Key Evidence That Moves Cases

Strong cases are built on paper. You want a clean trail from the sales desk to the phone call that asked you to come back. Aim for the items below and store them in a single folder.

  • All contracts with dates and signatures, including the first set and any later version.
  • Finance menus, rate sheets, or lender printouts given during the sale.
  • Texts, call logs, voicemails, and any written demands to sign new papers.
  • Temp tags, registration slips, and delivery documents.
  • Trade-in appraisal, payoff letter, and proof of insurance changes.
  • Notes of names and job titles for anyone who spoke to you at the store.

What If The Dealer Already Took The Car Back?

That doesn’t end the claim. The question is whether the first delivery and the promises around it misled you about finality or price. If the dealer or a finance arm repossessed without a real default—or used threats to yank the car—state UCC rules, replevin arguments, or UDAP counts may be in play. Some state materials, and FTC filings, describe dealers using spot delivery to seize leverage after a buyer has transferred a trade-in or rearranged life around the car.

What The Recent FTC Rule Fight Means

In 2024, the FTC finalized a dealer rule aimed at junk fees and misrepresentations. A federal appeals court later wiped it out on procedural grounds, so those new requirements are not in effect. That court fight does not legalize yo-yo conduct already banned by existing laws like UDAP, TILA, the Holder Rule, or ECOA.

How To Respond The Moment The “Call Back” Comes

Time helps the dealer; documents help you. Use this playbook the same day the store calls you:

  1. Ask the caller to put the request in writing. Save the email or text.
  2. Say you’ll review with counsel before signing anything new.
  3. Do not give the car back at a parking lot or in a rush. If a return is needed, coordinate a safe hand-off with a receipt.
  4. Ask if an adverse action notice was issued. If not, write down the reason they claim the bank declined.
  5. Pull your contract copies and snap photos of each page in case anything goes missing.
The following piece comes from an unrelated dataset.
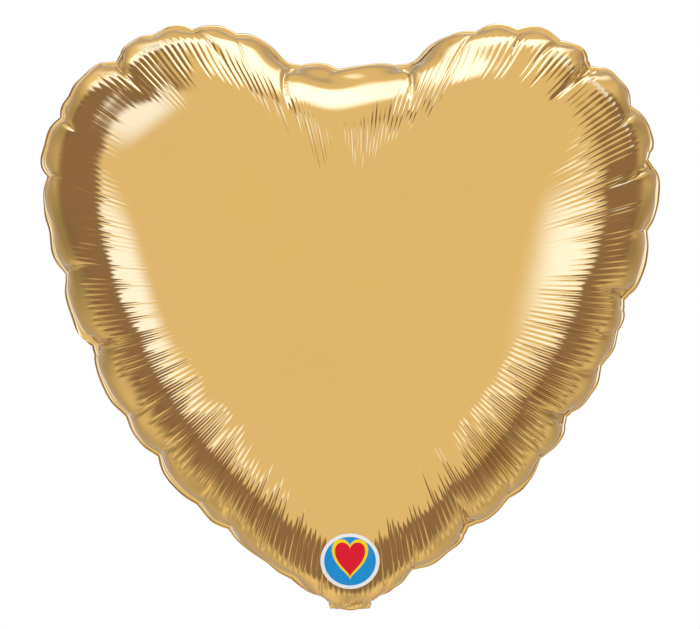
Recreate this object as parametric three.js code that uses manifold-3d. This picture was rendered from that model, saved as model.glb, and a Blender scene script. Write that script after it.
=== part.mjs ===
// A heart-shaped foil balloon, inflated. Millimetres, +Z up, and the front faces -Y.
// The origin is the middle of the neck, where the two panels' seam meets the tail at the point of the heart.
//
// Two heart-shaped sheets of metallised film are welded together round their edges, so each is a dished shell
// with a flat flange outside the weld. A tail hangs from the point of the heart. It is two plies of the same
// film with a flat two-film valve between them, and the valve runs on through the neck into the envelope.
// The tail folds about the neck, and here it is folded straight back.
// The film is drawn far thicker than the real one, which is about 0.04 mm.

import * as THREE from "three";
import { mergeVertices } from "three/addons/utils/BufferGeometryUtils.js";
import Module from "manifold-3d";

const wasm = await Module();
wasm.setup();

// Outline of the inflated heart, over the flange: right half, and the left half mirrors it.
const LOBE = { x: 90.5, z: 249.6, r: 89.3 }; // round top of one lobe
const SIDE_R = 305; // long side, from the lobe to the tip
const TIP_R = 30.5; // tip of the heart
const CLEFT_Z = 317.3; // flat bottom of the cleft between the lobes
const FLANGE = 5; // width of the welded edge
const DEPTH = 196; // front to back, at the deepest place

// Films and gaps.
const FILM = 0.5; // foil panels and tail plies
const VALVE_FILM = 0.3;
const GAP = 0.2; // left between neighbouring films
const SEAL = 2 * VALVE_FILM + GAP; // melted layer between the two flanges
const SEAM = SEAL + 2 * GAP; // room between the two panels' flanges
const SEAL_SETBACK = 0.5; // from the flange's outer edge

// Tail and valve.
const TAIL = { width: 34, length: 60, corner: 6, root: 0.8 };
const HINGE_Z = -2.8; // fold line of the tail, under the neck
const VALVE = { width: 26, inside: 100, clear: 0.5 };
const PORT = { r: 5, fromEnd: 14 }; // inflation hole in the tail's rear ply
const SIDE_SEAL = 3; // width of the tail's welded edges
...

When A Private Lawyer Makes Sense

Yo-yo cases often carry fee-shift statutes. That means counsel may take the case without upfront payment, or on a hybrid fee. Lawyers weigh the paper trail, the size of the finance switch, threats made, and the status of the trade-in. Class actions appear when a dealer uses the same forms and script on many buyers at once. The FTC has brought actions where dealerships ran these schemes as part of a sales model, and consumer lawyers cite that record in complaints.

Possible Outcomes And What They Look Like

Here are common resolutions. Your facts drive what’s realistic.

Path What You May Get Time/Cost Snapshot
Unwind And Walk-Away Deal canceled; trade-in or its value back; fees refunded. Fast once counsel engages; low out-of-pocket with fee-shift.
Cash Settlement Refunds, damages, and attorney fees; credit cleanup terms. Weeks to months; depends on lender involvement.
Judgment Or Award Actual and statutory damages; fee award; contract remedies. Longer timeline; discovery and expert work add cost.

Step-By-Step: Build Your Case File

Use this checklist to organize proof. Neat folders shorten lawyer review time and strengthen your position.

Contracts And Disclosures

  • Retail installment contract with the TILA box, and any rewrite version.
  • Any “spot delivery” paper, bailment agreement, or delivery receipt.
  • Finance menu showing APR, term, add-ons, and total price.

Communications

  • Call records, voicemails, and texts about new terms or return demands.
  • Any letter explaining a denial or change in credit terms.
  • Emails mentioning trade-in payoff or title work.

Vehicle And Trade-In

  • Photos of the car at delivery, temp tag, mileage, and any damage at return.
  • Trade-in appraisal, payoff, and proof of sale if they moved it quickly.
  • Insurance card showing dates you switched coverage.

Working With Regulators And When To Report

You can file complaints with your state attorney general and share documents with the FTC. The FTC’s resources describe yo-yo schemes and the rights you carry when a dealer claims the bank declined. A short primer appears in an FTC media explainer titled “Avoiding a Yo-yo Financing Scam.”

Frequently Missed Angles That Can Boost Leverage

The Holder Clause On The Back Page

Flip to the fine print. Many contracts include the Holder Rule notice. That line keeps your claims alive against the lender that bought the deal. Lenders care about that exposure, which can speed resolutions.

Adverse Action Letters

Ask whether a denial letter exists and request a copy. Missing letters can help show the process wasn’t handled lawfully, which strengthens your position in talks or in court. The CFPB’s Regulation B page spells out timing and content for these notices. ECOA notice guide.

Practical FAQs Buyers Ask Lawyers

Do I Have To Return The Car Right Away?

Not unless a valid default exists under your contract. If a hand-back is part of the solution, set a time, get a receipt, and document the mileage and condition.

What If The Store Sold My Trade-In?

Your claim may include the cash value of the trade-in, plus add-on losses that flowed from the switch. That issue pushes many cases toward settlement.

What If The Contract Went To A Finance Company?

You can still raise claims under the Holder Rule. In many cases, the lender joins the talks because the clause brings them into the line of fire.

How I Built This Guide

This piece draws on FTC actions and guidance on yo-yo tactics, consumer law materials explaining TILA and the Holder Rule, and federal resources that describe ECOA notice duties. The links above point to those sources so you can read the rules yourself.

Your Next Steps

  1. Gather every paper you signed and scan the set.
  2. Write a one-page timeline from delivery day to the call-back.
  3. Ask for the denial letter and keep a copy of any reply.
  4. Contact a consumer-rights lawyer who handles auto finance cases.
  5. Notify your state AG and the FTC if threats or repeat tactics appear.

Legal note: State laws vary. This article offers general education, not case-specific advice. Talk to a lawyer about your facts and deadlines.